◆ **Exercise materials**:
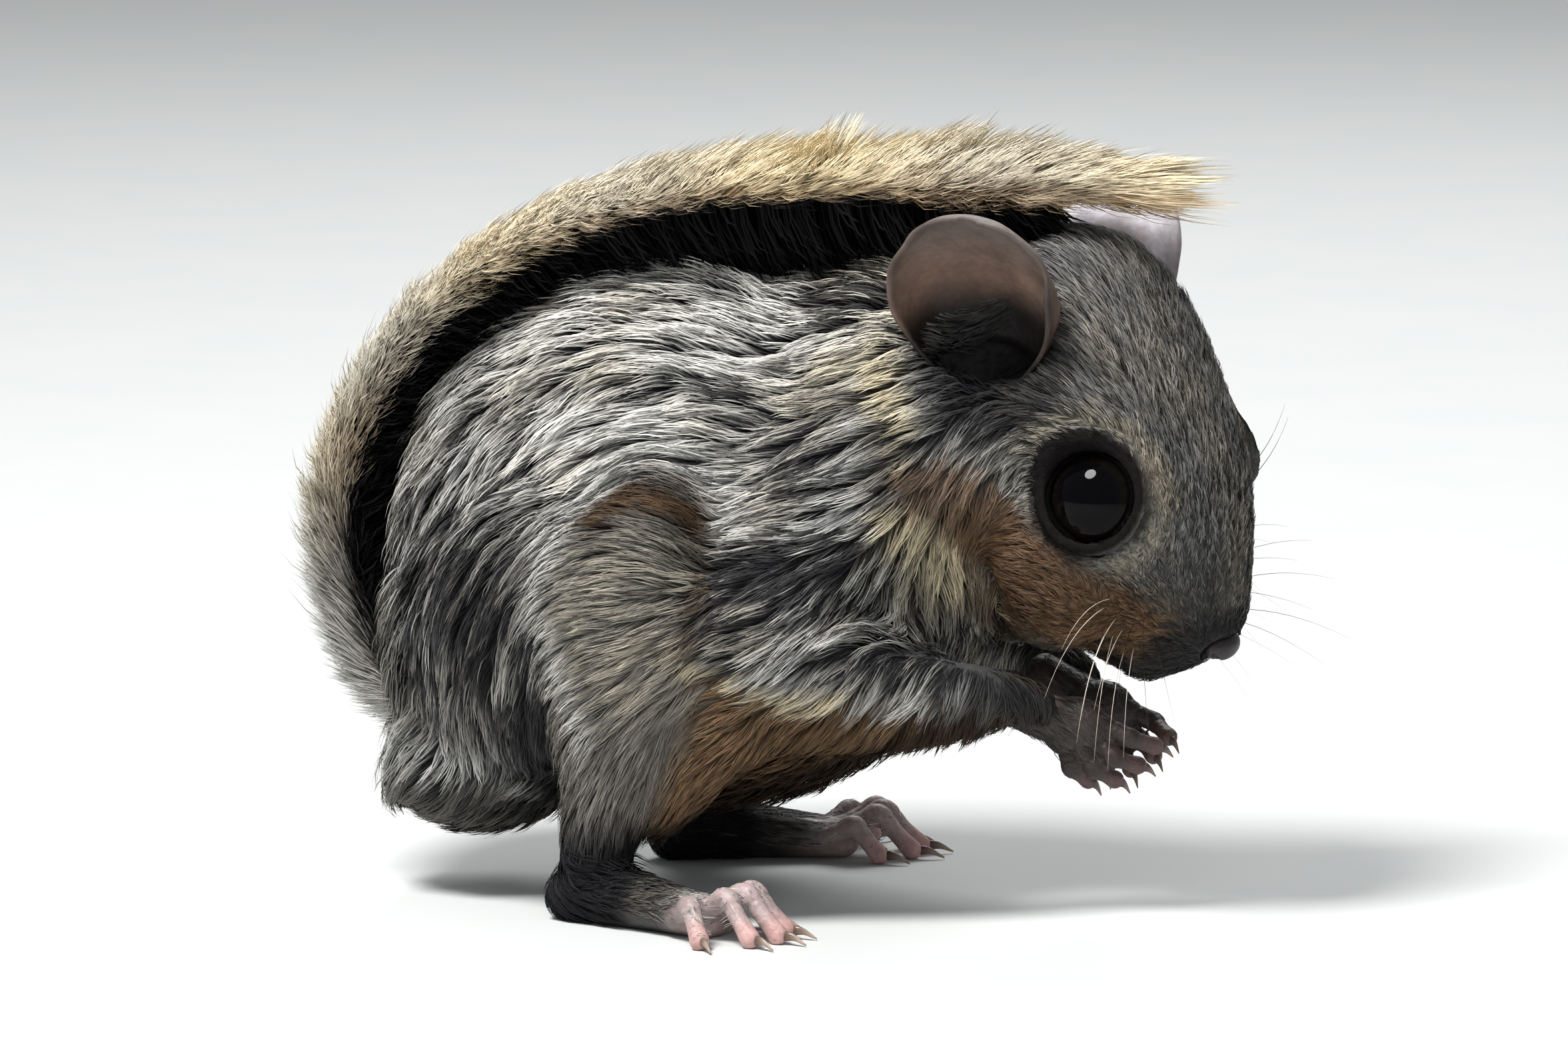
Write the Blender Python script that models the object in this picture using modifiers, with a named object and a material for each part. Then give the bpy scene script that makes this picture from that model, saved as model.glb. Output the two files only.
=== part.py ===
"""A southern flying squirrel at life size, crouched on its hind feet with both hands at its mouth.

It faces +X with its left side at +Y and stands on the plane z = 0. The broad tail is laid over the back.
Lengths are written in millimetres and scaled by MM to metres.
"""

import math
import random

import bmesh
import bpy
from mathutils import Matrix, Vector

MM = 0.001
GAP = 0.3
SIDES = {"right": -1, "left": 1}

# The trunk is four overlapping balls, each a middle and three semi-axes. The skirt is the low fur of the rump.
TRUNK = ((-5.0, 0, 31.5), (27.6, 18.5, 24.3))
RUMP = ((-20.5, 0, 22.0), (12.6, 16.5, 15.5))
SKIRT = ((-23.5, 0, 12.2), (9.6, 14.0, 7.6))
SHOULDERS = ((7.0, -0.5, 36.0), (17.0, 14.5, 19.5))

# The head points down and turns its crown a little to the right. Its places are (back, left, up) from the nose tip.
NOSE_TIP = (41.8, -3.0, 22.2)
HEAD_DOWN = 67.5
HEAD_TWIST = 20.0
# Each station of the head: distance behind the nose, half width, height above and depth below the nose's level.
HEAD_STATIONS = (
    (0.3, 1.7, 2.8, 4.2),
    (1.4, 3.1, 3.7, 7.6),
    (3.4, 4.6, 4.9, 10.4),
    (6.5, 6.3, 6.4, 11.8),
    (10.5, 8.4, 7.9, 12.5),
    (15.0, 10.2, 9.1, 12.9),
    (20.5, 11.6, 9.2, 13.2),
    (26.5, 12.0, 8.9, 12.8),
    (32.0, 11.0, 8.1, 11.6),
    (36.5, 8.4, 6.4, 8.8),
    (39.5, 4.4, 3.2, 4.6),
)
CHEEK = ((14.8, 6.9, -6.4), (9.4, 4.9, 6.2))
BROW = ((18.8, 6.0, 3.6), (5.4, 3.2, 2.8))
ORBIT = ((17.4, 7.4, -0.3), (6.8, 4.5, 5.9))
LIP_PAD = ((3.3, 2.3, -3.7), (3.1, 2.6, 4.1))
EYE_PLACE = (17.0, 7.3, 0.8)
EYE_FACES = (0.20, 0.90, 0.30)
EYE_RADIUS = 4.7
LID_RADIUS = 4.5
LID_THICKNESS = 0.8
LID_CLEARANCE = 0.45
LID_OPENING = 3.9
MOUTH_LEVEL = -7.6
MOUTH_BACK = 9.0
MOUTH_SLOPE = 1.2
MOUTH_DROOP = 0.018
MOUTH_HALF_SPAN = 12.0
NOSE_PAD = ((1.2, 0, 1.7), (1.5, 2.2, 1.6))
NOSTRIL = ((0.5, 1.3, 1.5), (0.8, 0.55, 0.4))

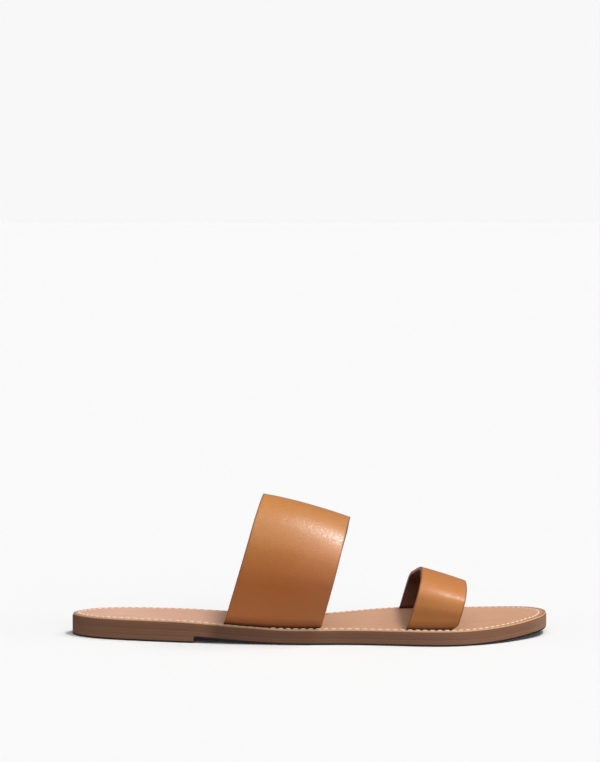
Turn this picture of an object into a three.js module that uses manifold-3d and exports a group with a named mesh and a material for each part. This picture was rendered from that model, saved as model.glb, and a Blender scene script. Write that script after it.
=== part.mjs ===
// A right slide sandal: two leather bands whose ends go through slots in a flat, stitched sole.
// Millimetres. +X runs from heel to toe, +Y towards the inner side of the foot, +Z up.
// The origin is on the floor, under the middle of the sole's length and width.

import * as THREE from 'three';
import { mergeVertices } from 'three/addons/utils/BufferGeometryUtils.js';
import Module from 'manifold-3d';

const wasm = await Module();
wasm.setup();

// Sole. The shank's two ends and the start of the toe spring are shares of its length.
const soleLength = 256;
const heelWidth = 50;
const waistWidth = 56;
const ballWidth = 92;
const toeSpring = 3.4;
const liftHeight = 3.2;
const breastDistance = 66.5;
const shankStart = 0.2;
const shankEnd = 0.475;
const springStart = 0.8;
const outsoleThickness = 3.4;
const midsoleThickness = 3.4;
const insoleThickness = 1.3;
const insoleSetback = 0.4;
const seam = 0.3;

// Bands. Each stands upright in its slots for a share of its rise below the footbed, then bends under it.
const leatherThickness = 2;
const slotInset = 3.6;
const slotClearance = 0.35;
const tailLength = 13;
const tailBend = 0.4;
const heldUp = 0.03;

const instepBand = {
  name: 'instep_strap',
  width: 49.5,
  slotDistance: 82.4,
  riseBack: 66.9,
  riseFront: 55.9,
  dome: 1.7,
  leanBack: 16.2,
  leanFront: 14.7,
  innerEndForward: 2.5,
  frontCorner: 1,
};

const toeBand = {
  name: 'toe_strap',
  width: 25.6,
  slotDistance: 178.4,
  riseBack: 29.8,
  riseFront: 22.2,
  dome: 0.3,
  leanBack: 17,
  leanFront: 16.2,
  innerEndForward: -1,
  frontCorner: 3.2,
};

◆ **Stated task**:
Write out all of the records once more, exactly.

◆ **Written reply**:
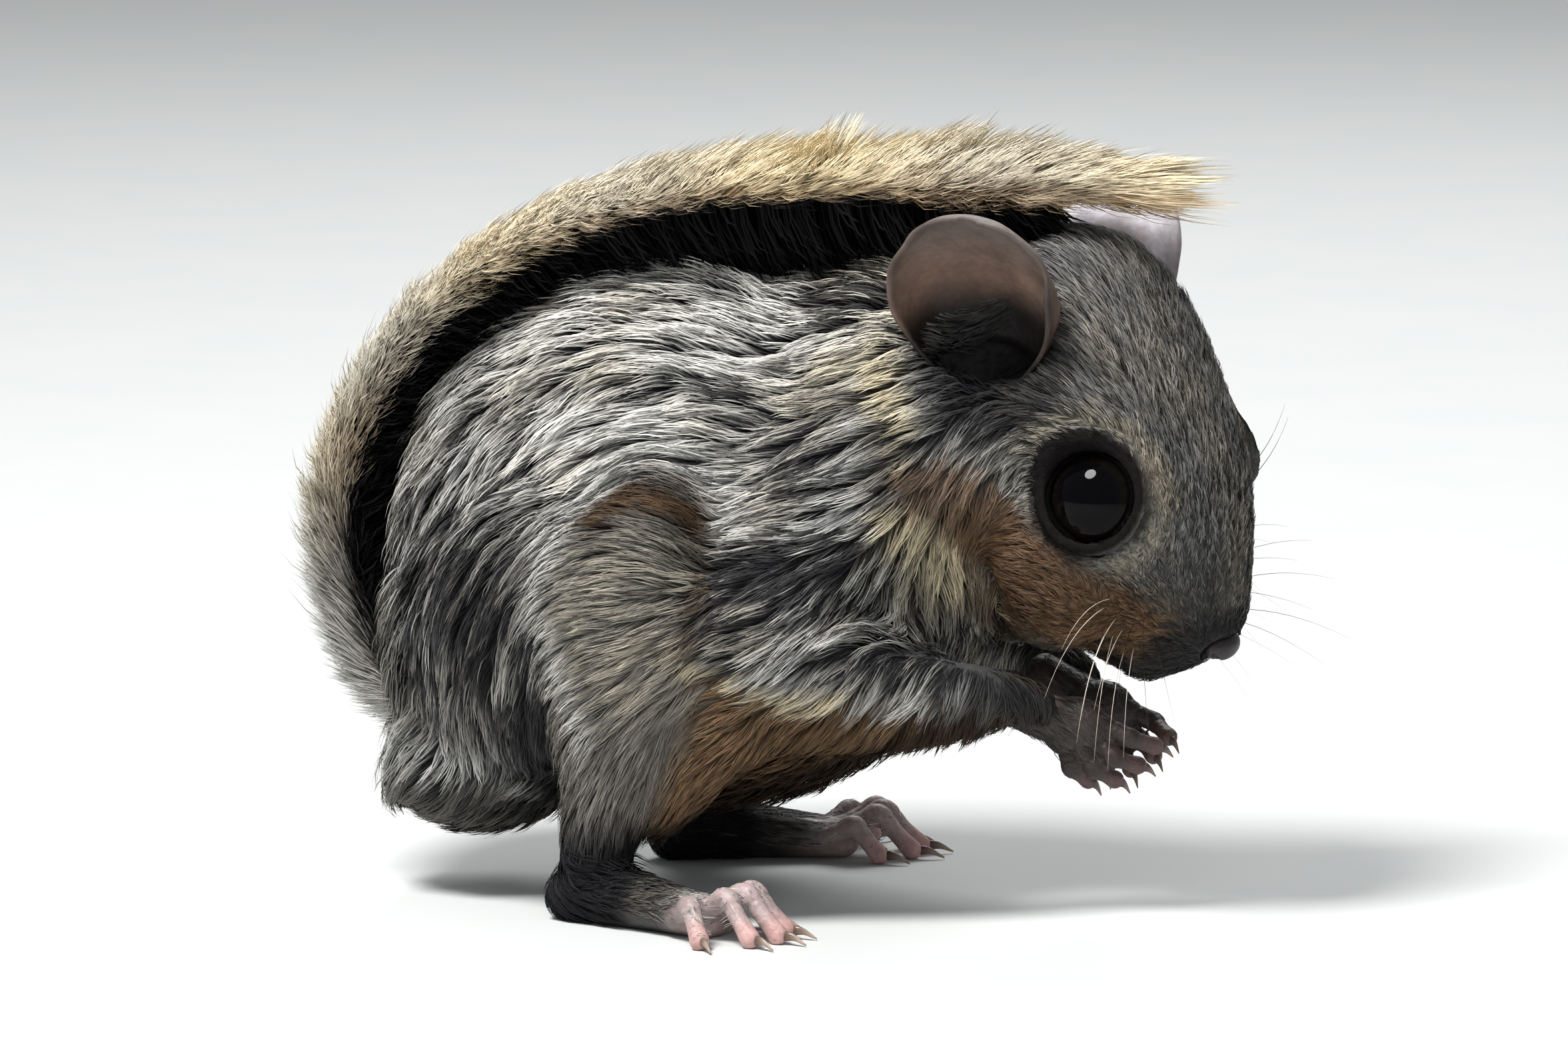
Write the Blender Python script that models the object in this picture using modifiers, with a named object and a material for each part. Then give the bpy scene script that makes this picture from that model, saved as model.glb. Output the two files only.
=== part.py ===
"""A southern flying squirrel at life size, crouched on its hind feet with both hands at its mouth.

It faces +X with its left side at +Y and stands on the plane z = 0. The broad tail is laid over the back.
Lengths are written in millimetres and scaled by MM to metres.
"""

import math
import random

import bmesh
import bpy
from mathutils import Matrix, Vector

MM = 0.001
GAP = 0.3
SIDES = {"right": -1, "left": 1}

# The trunk is four overlapping balls, each a middle and three semi-axes. The skirt is the low fur of the rump.
TRUNK = ((-5.0, 0, 31.5), (27.6, 18.5, 24.3))
RUMP = ((-20.5, 0, 22.0), (12.6, 16.5, 15.5))
SKIRT = ((-23.5, 0, 12.2), (9.6, 14.0, 7.6))
SHOULDERS = ((7.0, -0.5, 36.0), (17.0, 14.5, 19.5))

# The head points down and turns its crown a little to the right. Its places are (back, left, up) from the nose tip.
NOSE_TIP = (41.8, -3.0, 22.2)
HEAD_DOWN = 67.5
HEAD_TWIST = 20.0
# Each station of the head: distance behind the nose, half width, height above and depth below the nose's level.
HEAD_STATIONS = (
    (0.3, 1.7, 2.8, 4.2),
    (1.4, 3.1, 3.7, 7.6),
    (3.4, 4.6, 4.9, 10.4),
    (6.5, 6.3, 6.4, 11.8),
    (10.5, 8.4, 7.9, 12.5),
    (15.0, 10.2, 9.1, 12.9),
    (20.5, 11.6, 9.2, 13.2),
    (26.5, 12.0, 8.9, 12.8),
    (32.0, 11.0, 8.1, 11.6),
    (36.5, 8.4, 6.4, 8.8),
    (39.5, 4.4, 3.2, 4.6),
)
CHEEK = ((14.8, 6.9, -6.4), (9.4, 4.9, 6.2))
BROW = ((18.8, 6.0, 3.6), (5.4, 3.2, 2.8))
ORBIT = ((17.4, 7.4, -0.3), (6.8, 4.5, 5.9))
LIP_PAD = ((3.3, 2.3, -3.7), (3.1, 2.6, 4.1))
EYE_PLACE = (17.0, 7.3, 0.8)
EYE_FACES = (0.20, 0.90, 0.30)
EYE_RADIUS = 4.7
LID_RADIUS = 4.5
LID_THICKNESS = 0.8
LID_CLEARANCE = 0.45
LID_OPENING = 3.9
MOUTH_LEVEL = -7.6
MOUTH_BACK = 9.0
MOUTH_SLOPE = 1.2
MOUTH_DROOP = 0.018
MOUTH_HALF_SPAN = 12.0
NOSE_PAD = ((1.2, 0, 1.7), (1.5, 2.2, 1.6))
NOSTRIL = ((0.5, 1.3, 1.5), (0.8, 0.55, 0.4))

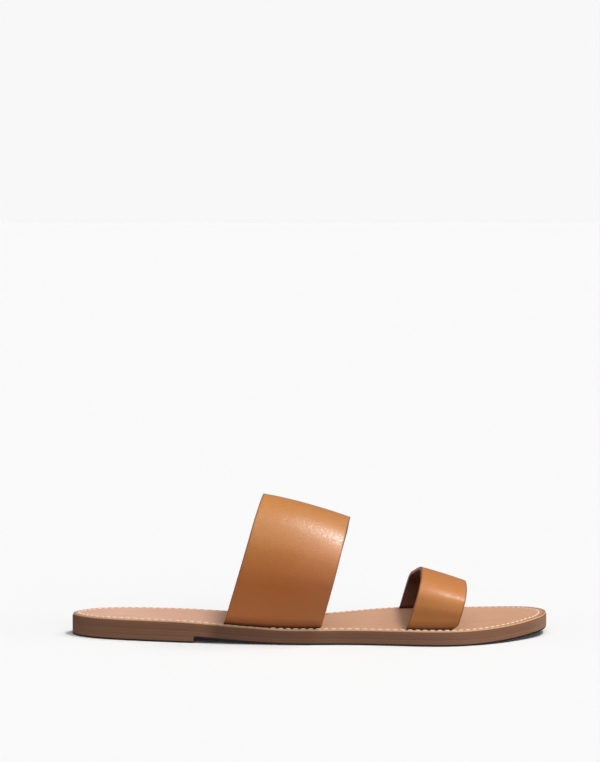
Turn this picture of an object into a three.js module that uses manifold-3d and exports a group with a named mesh and a material for each part. This picture was rendered from that model, saved as model.glb, and a Blender scene script. Write that script after it.
=== part.mjs ===
// A right slide sandal: two leather bands whose ends go through slots in a flat, stitched sole.
// Millimetres. +X runs from heel to toe, +Y towards the inner side of the foot, +Z up.
// The origin is on the floor, under the middle of the sole's length and width.

import * as THREE from 'three';
import { mergeVertices } from 'three/addons/utils/BufferGeometryUtils.js';
import Module from 'manifold-3d';

const wasm = await Module();
wasm.setup();

// Sole. The shank's two ends and the start of the toe spring are shares of its length.
const soleLength = 256;
const heelWidth = 50;
const waistWidth = 56;
const ballWidth = 92;
const toeSpring = 3.4;
const liftHeight = 3.2;
const breastDistance = 66.5;
const shankStart = 0.2;
const shankEnd = 0.475;
const springStart = 0.8;
const outsoleThickness = 3.4;
const midsoleThickness = 3.4;
const insoleThickness = 1.3;
const insoleSetback = 0.4;
const seam = 0.3;

// Bands. Each stands upright in its slots for a share of its rise below the footbed, then bends under it.
const leatherThickness = 2;
const slotInset = 3.6;
const slotClearance = 0.35;
const tailLength = 13;
const tailBend = 0.4;
const heldUp = 0.03;

const instepBand = {
  name: 'instep_strap',
  width: 49.5,
  slotDistance: 82.4,
  riseBack: 66.9,
  riseFront: 55.9,
  dome: 1.7,
  leanBack: 16.2,
  leanFront: 14.7,
  innerEndForward: 2.5,
  frontCorner: 1,
};

const toeBand = {
  name: 'toe_strap',
  width: 25.6,
  slotDistance: 178.4,
  riseBack: 29.8,
  riseFront: 22.2,
  dome: 0.3,
  leanBack: 17,
  leanFront: 16.2,
  innerEndForward: -1,
  frontCorner: 3.2,
};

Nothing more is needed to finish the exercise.